In fact she never said it. You had to be careful with men. Their egos were such that you had to use compliments sparingly, or else you could end up with a blowhard for a son-in-law. Better keep them on a short leash so they didn’t end up being the boss of you.
She pinched him on the cheek. “Sure I’ll be your receptionist again, Tex.”
Tex brightened. “You will?”
“But first I have to clean up the mess this Scarlett woman made,” she said, staring down at the floor, hands on her hips. “What were you thinking when you hired her?”
Probably he wasn’t. That was another thing about men: they took one look at a set of big knockers and they were gone. She looked up just in time to see Tex walk up to her, arms wide.
Uh-oh.
And then he hugged her.
“Let’s leave the past behind us,” he said warmly.
She grimaced. “Uh-huh. Sure, Tex. Let’s.”
As soon as the hug was over, she returned to her desk and Tex returned to his office. And since she was an old lady and didn’t feel like cleaning up Scarlett’s mess, she called the cleaner and told her they’d had a medical emergency and to come round right away.
And as she settled in her chair and started a new game of Solitaire, she thought with a satisfied grunt that life was finally back to normal again. And not a moment too soon, either.
Chapter 39
As we walked along Main Street, admiring its myriad shops and the felines associated with their owners, I had the distinct impression that all was not well in the cat community. A red cat was hissing at a black cat, which was hissing right back, its tail distended to its furthest limit, a Russian Blue was trying to hit a Siamese across the ear, a Scottish Fold was cowering before a British Shorthair, who stood thrusting out its chest with a sneer on its lips, and a Sphynx cat was running circles around a Turkish Angora.
Gazing out at this battlefield from his perch on his owner’s checkout counter was Kingman, shaking his head at so much feline folly.

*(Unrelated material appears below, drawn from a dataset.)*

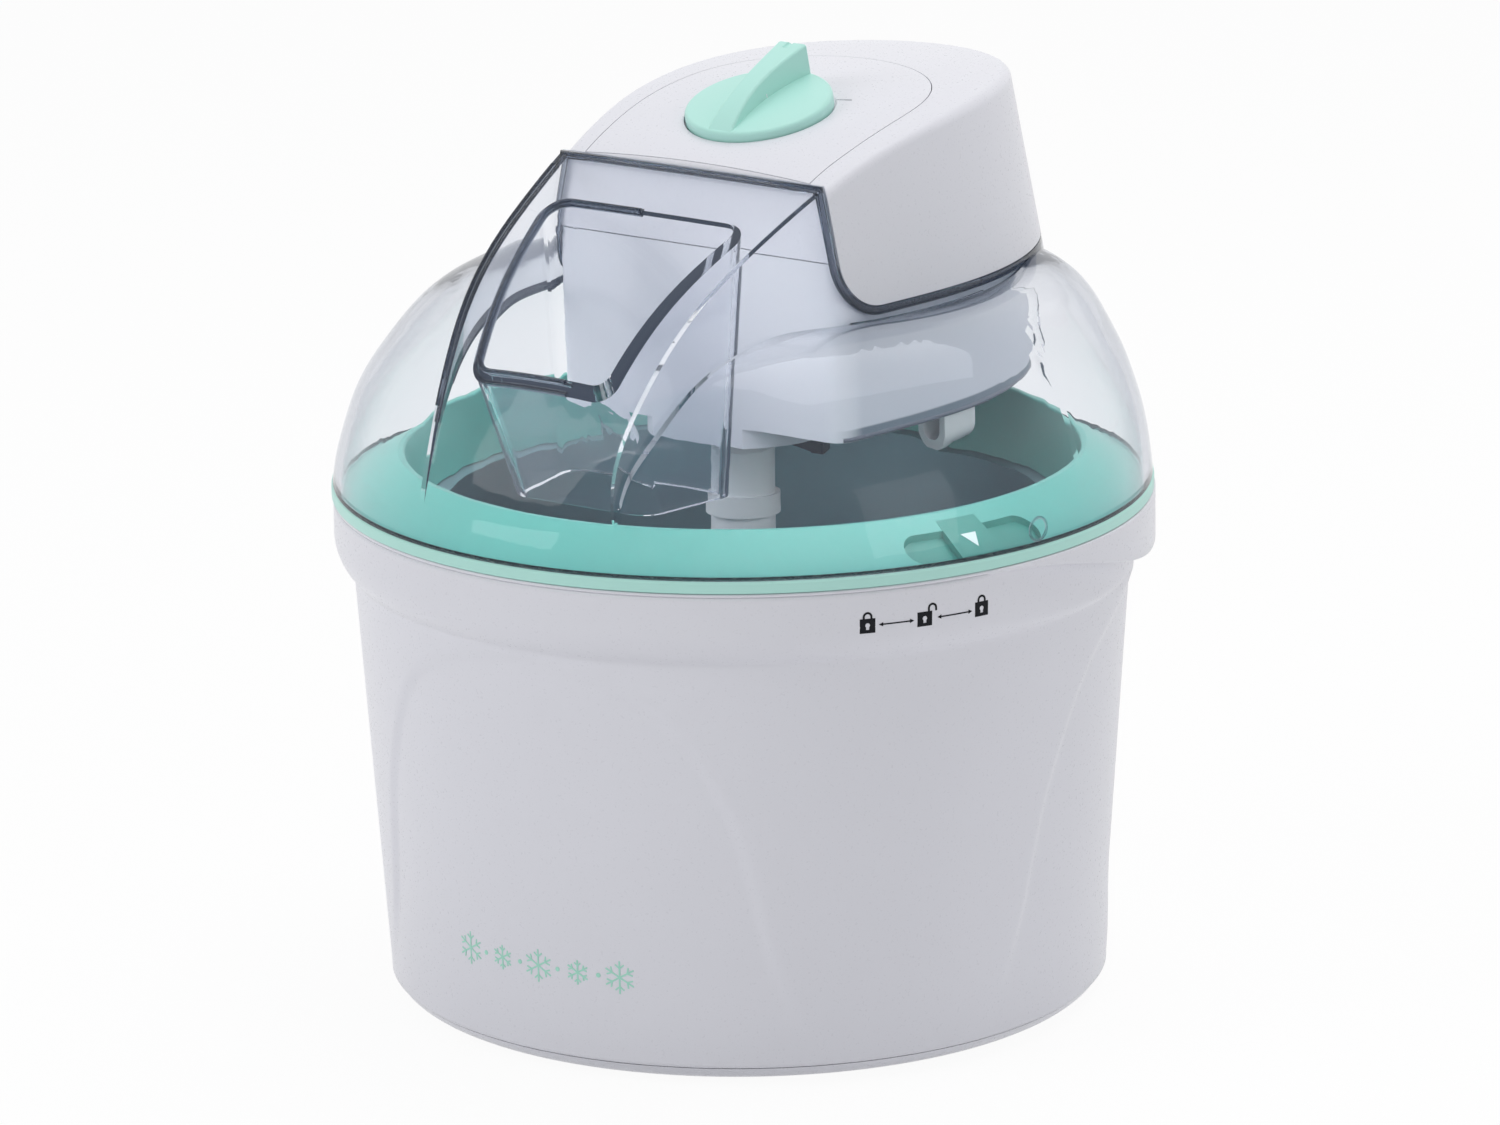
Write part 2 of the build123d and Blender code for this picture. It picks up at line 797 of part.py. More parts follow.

“What’s going on, Kingman?” asked Dooley as we joined the store owner’s piebald.
“Madness,” said Hampton Cove’s feline Nestor. “Pure madness.” Then he directed an irritated look at me. “Is it true that you called me a pompous old windbag, Max?”
“Oh, for crying out loud,” I said, rolling my eyes. “No, I did not!”
“Milo’s been here, hasn’t he?” said Dooley.
“He’s the one who told me,” said Kingman. “I practically couldn’t believe my ears.”
“So don’t,” I advised my friend. “Milo is a mythomaniac, Kingman.”
“That’s almost the same as a nymphomaniac,” Dooley added knowingly.
“He makes stuff up so he can create trouble between cats.”
“And humans, too,” said Dooley. “Remember what he told Odelia about you?”
I did. The cat was a menace. I spread my paws. “All this is Milo,” I told Kingman. “All this fighting and bickering is his doing. He’s been hard at work tearing up the social fabric of our once peaceful and loving cat community.”
“Well, maybe not all that loving,” said Kingman dubiously. “I distinctly remember Shanille once calling me a braggart simply because I told her Wilbur gives me foie gras from time to time—only as a treat,” he quickly added when I cocked a surprised whisker at him, “and only ethical foie gras, where the birds aren’t forced to gorge, of course.”